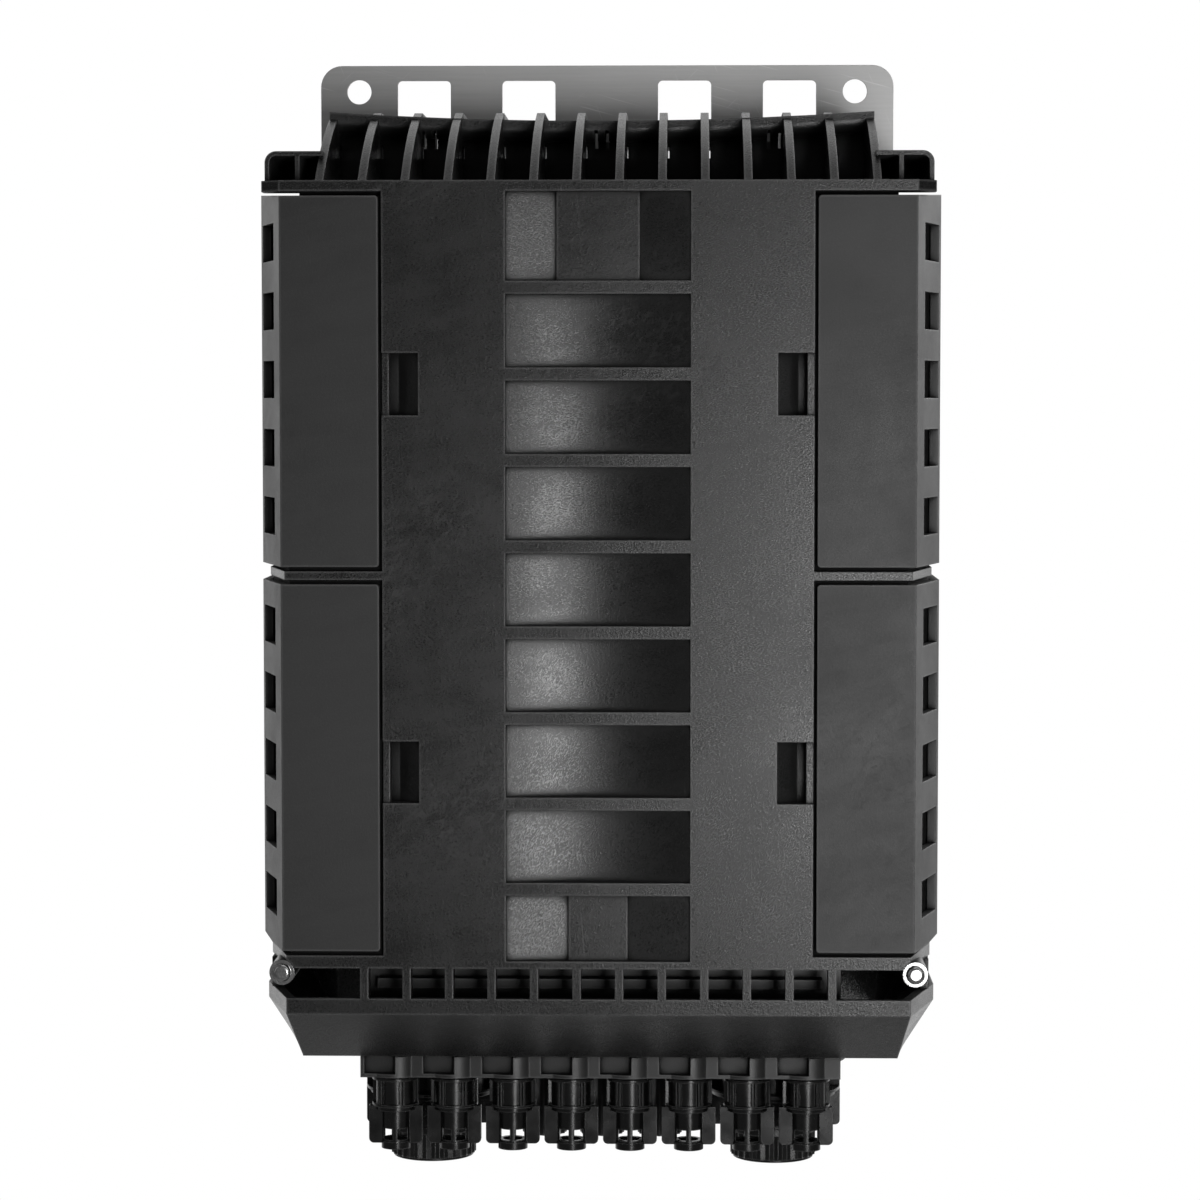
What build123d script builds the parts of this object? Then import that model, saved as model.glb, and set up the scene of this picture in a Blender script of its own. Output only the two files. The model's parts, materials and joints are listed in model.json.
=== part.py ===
from build123d import *
import math
import os

# Fibre splice closure. X runs across, Z up, and Y from the front panel back to the pole face at zero.
# The origin is midway between the two bolt holes, on the pole face of the bracket. All sizes are in mm.

# Overall sizes
DEPTH = 150.0  # front panel to pole face
HOLE_RISE = 46.0  # bolt holes above the top flange
PARTING = 72.0  # front panel to the middle of the parting gap
PARTING_GAP = 1.0  # gap between the shell flanges, filled by the gasket
COVER_FLANGE_T = 5.5
BRACKET_GAP = 2.0  # back of the base to the bracket's plate
FRONT_HALF = 122.5  # half width at the front creases
SIDE_SPREAD = 11.5  # how much wider each side is behind its slope
SLOPE_DEPTH = 40.0  # depth over which the sides slope out
WALL = 3.2  # wall of both shells

# Heights down the front, from the top flange to the foot
FLANGE_T = 4.2
CLAMP_GAP = 1.7
CLAMP_H = 142.6
DIVIDER_T = 3.3
BAR_T = 5.0
WINDOW_H = 11.8
BAND_H = 6.2
SKIRT_H = 22.0

# Clamps and their hinges
CLAMP_T = 3.4
CLAMP_CLEAR = 0.8  # clamp to shell
CLAMP_FACE_W = 39.3  # panel edge to front crease
PANEL_GAP = 1.3  # panel edge to clamp edge
PIN_DEPTH = 118.0
PIN_R = 2.0
PIN_CLEAR = 0.08
KNUCKLE_R = 6.5
LUG_R = 5.6
LUG_L = 10.0
LUG_INSET = 3.0  # clamp end to first lug
HINGE_CLEAR = 0.5
CLAMP_WINDOWS = 5
CLAMP_WINDOW_H = 14.5
CLAMP_WINDOW_PITCH = 26.6
CLAMP_WINDOW_LIFT = 1.0  # windows above the clamp's middle
CLAMP_WINDOW_DEPTH = (12.0, 36.5)
CLAMP_RISE = 2.2  # how much higher the upper clamps stand behind their slope
CLAMP_CHAMFER = (5.0, 2.0)  # across and up, at the foot of the lower clamps
LATCH_DEPTH = 55.0  # front panel to the latch rib
LATCH_W = 4.0
LATCH_RISE = 1.6

# Fins on the crown
FINS = 14
FIN_PITCH = 16.45
FIN_T = 3.2
FIN_RISE = 31.0
FIN_BOW = 2.0  # how far the fins' front edge bows out
FIN_CREST = 3.5  # fall of the fins' straight top over the rim
RIM_H = 8.5
RIM_ROUND = 5.0
RIM_SAG = 3.6  # how far the rim dips in the middle
RIM_DEPTH = 14.0
CREST_T = 3.0  # transverse wall between the fins
SLIT_W = 0.7
SLIT_Z = (12.6, 17.6)  # slits beside the fins, above the top flange
SHOULDER_RISE = 12.0
SHOULDER_FRONT = 14.0
SHOULDER_WALL = 1.8
SHOULDER_INSET = 0.3  # shoulder inside the shell's side
SHOULDER_RIB = 13.6  # shoulder's side to its rib
NECK_INSET = 7.1  # front crease to the side of the neck
NECK_FRONT = 8.0  # depth of the groove under the top flange
FLANGE_SPREAD = 7.5  # top flange's ends beyond the front crease
FLANGE_SLOPE = 6.0
FLANGE_ROUND = 2.0

# Sunk channel down the front
CHANNEL_W = 71.3
CHANNEL_EDGE = 2.0
CHANNEL_DEEP = 7.0
CHANNEL_BARS = 8
CHANNEL_BAR_T = 5.0
CHANNEL_FOOT_H = 23.6  # last bar to the bar under the clamps
CHANNEL_TOP = 38.5  # top flange to the first bar
CHANNEL_PAD = 16.0  # half width of the raised pad in the top cell
CHANNEL_PAD_DEEP = 3.0
CHANNEL_PAD_STEP = 1.6
CHANNEL_FOOT_PAD = 11.5

# Pry recesses beside the clamps
PRY_W = 14.0
PRY_H = 24.0
PRY_DEEP = 8.0
PRY_SHALLOW = 3.0
PRY_FLOOR_W = 3.3  # level floor at the deep side
PRY_LEDGE = (2.7, 1.6)  # width and drop of the ledge at the panel's edge
PRY_DROP = (60.2, 60.8)  # clamp top to recess, upper and lower clamp

# Slotted foot and skirt
LADDER_RIBS = 12
LADDER_PITCH = 16.5
LADDER_T = 3.3
LADDER_DEPTH = 9.0
SKIRT_WALL = 3.0
SKIRT_INSET = 1.4  # skirt inside the clamps' faces
SKIRT_BACK = 30.0  # how far the foot of the skirt steps back
FOOT_TAPER = (3.2, 13.5)  # how far the front corner and the side draw in at the foot
FOOT_SLOPE = 14.0

# Captive screws at the foot
SCREW_INSET = 11.0  # clamp's side to screw
SCREW_DROP = 2.0  # top of the foot's windows to the screws
SCREW_HEAD_R = 3.6
SCREW_HEAD_H = 2.0
SCREW_WASHER_R = 4.9
SCREW_R = 2.5
SCREW_L = 79.0
SCREW_BOSS_R = 5.0
SCREW_BOSS_FRONT = 3.0
SCREW_WASHER_T = 1.2
SCREW_SINK_CLEAR = 0.4

# Steel bracket
BRACKET_W = 242.5
BRACKET_T = 2.0
BRACKET_UP = 11.0  # bolt holes to the top edge
BRACKET_DOWN = 25.0
BRACKET_R = 9.0
BOLT_SPACING = 210.0
BOLT_R = 5.15
STRAP_CUT = 22.5
STRAP_CUT_UP = 4.7
STRAP_CUT_X = (33.0, 77.4)
STRAP_CUT_R = 2.0
HOOK_X = 69.0
HOOK_T = 3.0
HOOK_SLOT_W = 5.8
HOOK_SLOT_H = 8.1
HOOK_SLITS = (4.4, 1.3)  # spacing and width of the two slits in front of each hook
HOOK_SLIT_Z = (16.5, 23.0)  # the same slits, above the top flange
BRACKET_SCREW_X = (50.0, 98.0)
BRACKET_SCREW_Z = -20.0
BRACKET_SCREW_R = 2.0
BRACKET_HEAD_R = 3.9
BRACKET_SCREW_L = 10.0
SINK_CLEAR = 0.1
BRACKET_BOSS_R = 4.2
BACK_RIB_RISE = 1.5  # stiffening ribs stand this far behind the base
BACK_RIB_T = 2.5
BACK_RIBS = 6
BACK_RIB_PITCH = 36.0
BACK_RIB_INSET = 12.0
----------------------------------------
Given request. Please give an exact restatement of only the lines from the beginning of the material above to the line with "SKIRT_H = 22.0", inclusive.

Written answer.
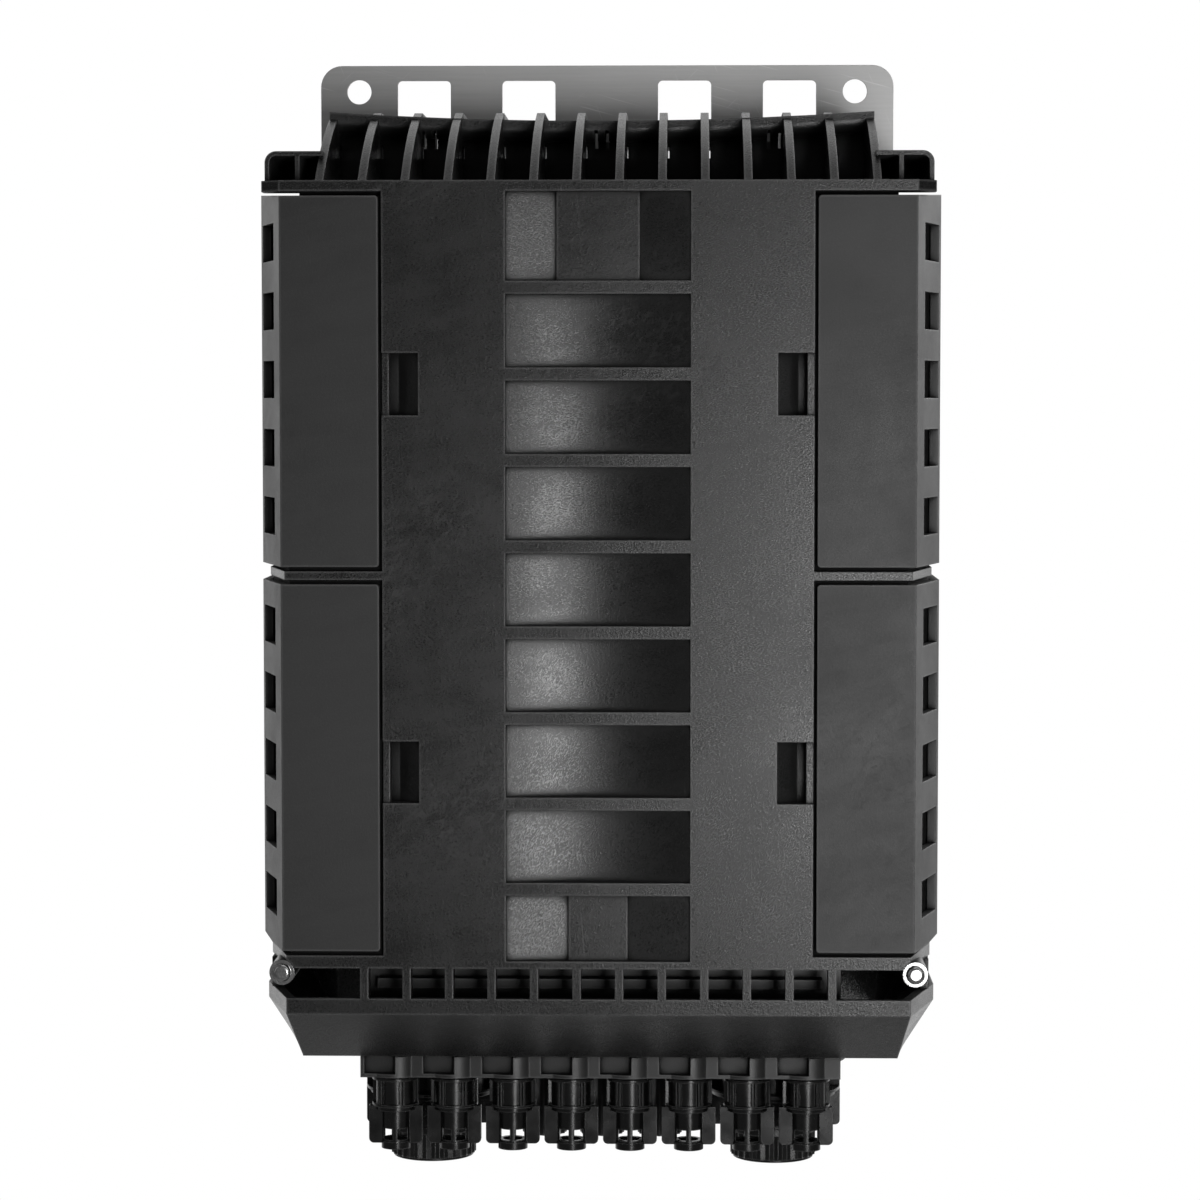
What build123d script builds the parts of this object? Then import that model, saved as model.glb, and set up the scene of this picture in a Blender script of its own. Output only the two files. The model's parts, materials and joints are listed in model.json.
=== part.py ===
from build123d import *
import math
import os

# Fibre splice closure. X runs across, Z up, and Y from the front panel back to the pole face at zero.
# The origin is midway between the two bolt holes, on the pole face of the bracket. All sizes are in mm.

# Overall sizes
DEPTH = 150.0  # front panel to pole face
HOLE_RISE = 46.0  # bolt holes above the top flange
PARTING = 72.0  # front panel to the middle of the parting gap
PARTING_GAP = 1.0  # gap between the shell flanges, filled by the gasket
COVER_FLANGE_T = 5.5
BRACKET_GAP = 2.0  # back of the base to the bracket's plate
FRONT_HALF = 122.5  # half width at the front creases
SIDE_SPREAD = 11.5  # how much wider each side is behind its slope
SLOPE_DEPTH = 40.0  # depth over which the sides slope out
WALL = 3.2  # wall of both shells

# Heights down the front, from the top flange to the foot
FLANGE_T = 4.2
CLAMP_GAP = 1.7
CLAMP_H = 142.6
DIVIDER_T = 3.3
BAR_T = 5.0
WINDOW_H = 11.8
BAND_H = 6.2
SKIRT_H = 22.0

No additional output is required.